Friday, June 4, 2010

It is "OK" to be single

I had an interesting conversation with a young 11 year old girl about my singleness. My family has two new foster girls living with them. Yesterday, was the first day that I was able to meet the girls. I went to surprise my family in MO. It was a short day trip for a family get together and I was in the glad I went! Later in the afternoon we were sitting around having some "girl time" and my cousin April was telling a story. When the story was done "H" asked my cousin if she was talking about her boyfriend, she said no that was her husband. Then "H" asked me if I had a boyfriend, I informed her "no, I did not have a boyfriend" she said "are you married" and I informed her "no, I am not married". She looked at me funny and said "it sure must be lonely" and I thought this would be a great teaching opportunity to share that you do not have to have a boyfriend or married. I begain to share with "H" that I was not lonely and started to tell her about my job and what I do, so I am single with a purpose. I could tell that she didnt seem to care...so I then told her that I was "ok" and she quickly told me that "you are not ok". 

While I know that I am “ok” regardless of what an 11 year old who has known me for just a few hours thinks….it made me sad. I think of how young girls (and big girls) believe that a man will make someone not lonely. It is not that I do not desire to be with my soul-mate and best friend. I have and will continue to pray for him. I believe that God will answer the desires of my heart with that being one. Do I dream and think of my future husband, abso(stinking)lutely! Do I think of my perfect wedding day, oh yes! Just ask my mom or Josie with my random thoughts or ideas. When family or friends of mine get married or have babies, or remarried or have more babies.....and I wait for mine. I think of random Holidays and dream of my own family, etc etc. Yes, I am happy for them I am not bitter and pray that I will never become bitter about others...I would just not be honest if I did not say there is a little some thing it does to me.

I am just not going to settle for anyone but GOD’S PERFECT BEST and I refuse to do the leg work or take advantage of E-harmony free communication weekend. I am not going to switch to a new church or go to the bars like I was once give amazing advise...uggh. Nor am I thinking of being like Paul and being single forever...hello! 

I believe when you are 100% complete and satisfied with who you are in Christ, is when you know you are not lonely. I know of many married people who are lonely and have each other. I had a friend one time explain to me that she understood my desires she said it is just like wanting a baby, new job, or other circumstances. We all have desires and being “single” doesn’t mean less or that God is not working on those prayers.

You see for me, it has been a journey. I have had my heart broken over and over again, because I selfishly believed in relationships that were not true or what they seemed to be. I gave my heart away so many times that I thought it would never be fixed or healed. However, it has been restored and for now it is reserved for the only man in my life, for now...

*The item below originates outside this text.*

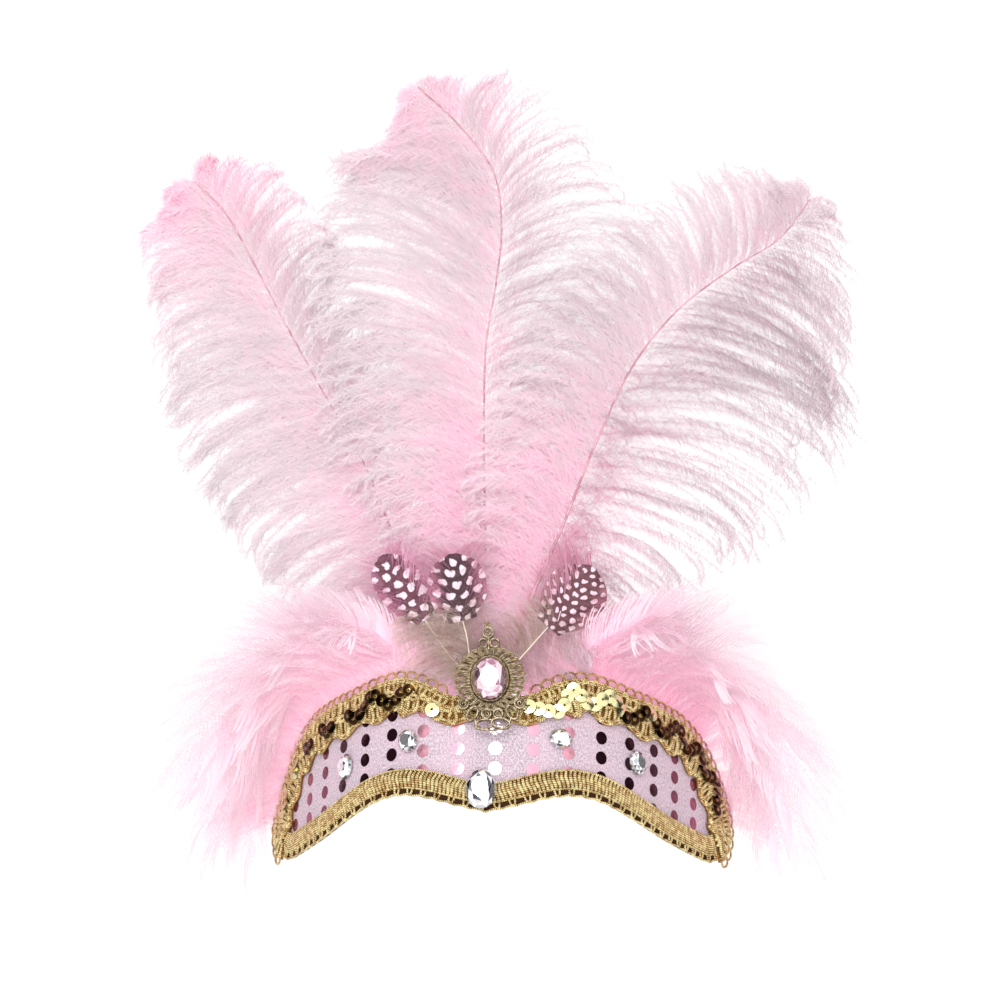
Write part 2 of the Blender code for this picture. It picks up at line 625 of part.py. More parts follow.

I am finally embracing my singleness. I am a part of a ministry that I would NOT get to be a part of in the role as a Housemother, if I were married. I do not feel my role will be forever but for now this is what God has called and set me apart for to do. I trust in the Lord as I serve Him. Today marks the 1 year anniversary that I said yes to full time ministry. The impact of being in full time ministry is a reminder that God will also restore broken dreams. 

It is "ok" to be single, to dream, and have HOPE that God will answer prayers.